In this paper, a truncated cone PELE projectile was designed, and the reactive material was used as the inner core. The PELE projectile was studied by impact experiment and numerical simulation. The main conclusions are as follows:

(1) The numerical calculation results are basically consistent with the results obtained from theoretical calculations and tests, so the numerical calculation method can be considered more reliable. The simulation analysis reveals that the cone-shaped PELE projectile has a strong penetration ability. When the impact velocity is in the range of 700–900 m/s, it can still have more than 88% of the axial velocity after penetrating the 25-mm-thick target plate. Compared with the conventional PELE projectile, the residual velocity of the truncated cone PELE projectile is increased by 8.41–21%.

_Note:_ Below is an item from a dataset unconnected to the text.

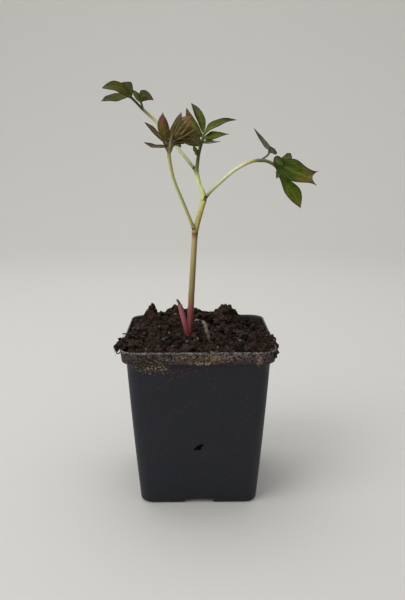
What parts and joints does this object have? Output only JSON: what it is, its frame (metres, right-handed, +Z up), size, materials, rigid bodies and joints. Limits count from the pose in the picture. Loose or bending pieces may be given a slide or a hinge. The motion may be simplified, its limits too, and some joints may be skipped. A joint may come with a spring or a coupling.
{
  "type": "potted duchesse de nemours peony",
  "caption": "Young peony plant with one upright stem and divided leaves, growing in a square tapered nursery pot filled with peat.",
  "frame": {"origin": "centre of the pot's flat underside", "axes": "+Z up along the pot and the plant, -Y towards the side that the picture shows, +X to the right of that side"},
  "size_m": [0.1518, 0.11, 0.3063],
  "materials": {
    "pot_plastic": "thin thermoformed black polypropylene, satin, dusted with dried peat at the collar",
    "peat": "rough, damp, fibrous peat",
    "dry_stalk": "dry, split, matt",
    "root_skin": "rough, corky skin",
    "stem_skin": "smooth, slightly waxy, red at the foot and yellow-green above",
    "leaf_skin": "smooth, slightly glossy, dark green flushed with bronze"
  },
  "bodies": {
    "root": {"pot": "pot_plastic", "soil": "peat", "old_stub": "dry_stalk", "root_crown": "root_skin", "stem": "stem_skin", "leaf_left": "leaf_skin", "leaf_right": "leaf_skin", "leaf_back": "leaf_skin", "leaf_centre": "leaf_skin"}
  },
  "joints": []
}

(2) The truncated cone head is not conducive to the lateral effect of the PELE projectile, but the reactive material makes up for this shortcoming. The reactive material will react upon impact and generate high pressure inside the tungsten alloy shell, and it produces an effect similar to the lateral effect. Under certain conditions, the PELE projectile with reactive materials can increase the damage diameter to the target behind the steel plate by 43%, compared with the conventional armor-piercing projectile. PELE projectiles can be used effectively in the appropriate range of target plate thicknesses; they are more powerful when the thickness of the steel target is 15 mm. The products and heat generated by the reactive materials during the reaction will also damage the target, thus achieving a multiple attack on the target.

The combination of reactive materials with PELE projectiles can be considered as another successful application of reactive materials. Therefore, this paper has certain reference significance for the study of reactive materials and PELE projectiles.